泣かせどころ

講談社から出たアンソロジー『それでも三月は、また』です。
多和田葉子さんや佐伯一麦さん、古川日出男さんや村上龍さんなどが、震災や原発事故に関しての創造をあつめたものです。いろいろと興味深いのですが、そのなかから重松清さんの「おまじない」という作品を。

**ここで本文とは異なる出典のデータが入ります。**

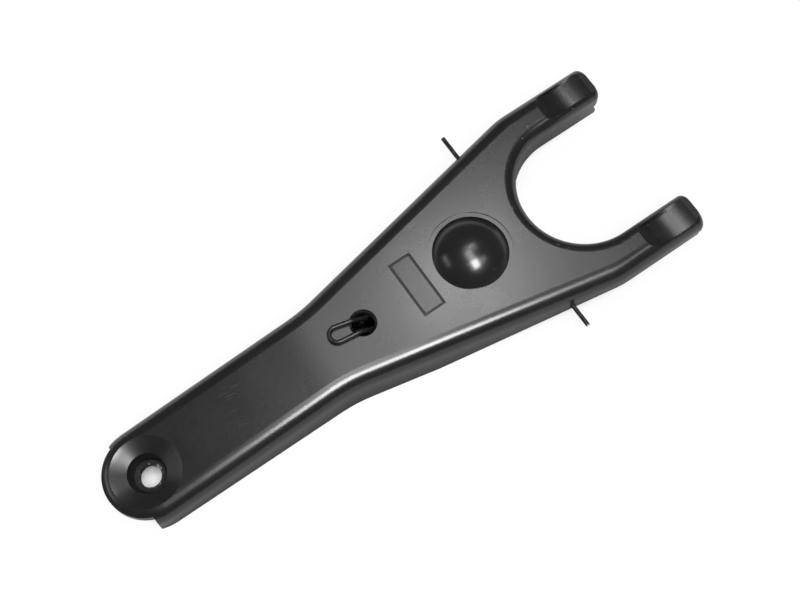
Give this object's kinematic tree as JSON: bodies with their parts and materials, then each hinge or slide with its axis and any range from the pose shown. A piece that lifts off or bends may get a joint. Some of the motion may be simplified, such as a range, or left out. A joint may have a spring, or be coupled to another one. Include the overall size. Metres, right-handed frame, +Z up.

49歳の主婦の人が小学校4年のとき1年間だけ過ごした海辺のまちが、津波の被害にあいます。その主婦の人は、その街を訪れるのですが、知った顔には会えません。避難所に、当時のクラス写真を貼って、誰かいないかとたずねます。その後、高台の公園で、転校していくとき、友達とそこで「別れてもまた会えるおまじない」をとっさに思いついて、二人で実行したことを思い出すのです。すると、そこに小学生が二人あらわれ、かつて自分が「創作」したおまじないを実行するのです。聞くと、その小学校の伝統として受け継がれているというのですね。そういうストーリーです。
重松さんの作品は、入試問題などでもけっこうお目にかかるのですが、ツボをつくのがうまいという印象があります。ここでも、おまじないの使い方がみごとです。そこの作為を気にする人もいるでしょうが。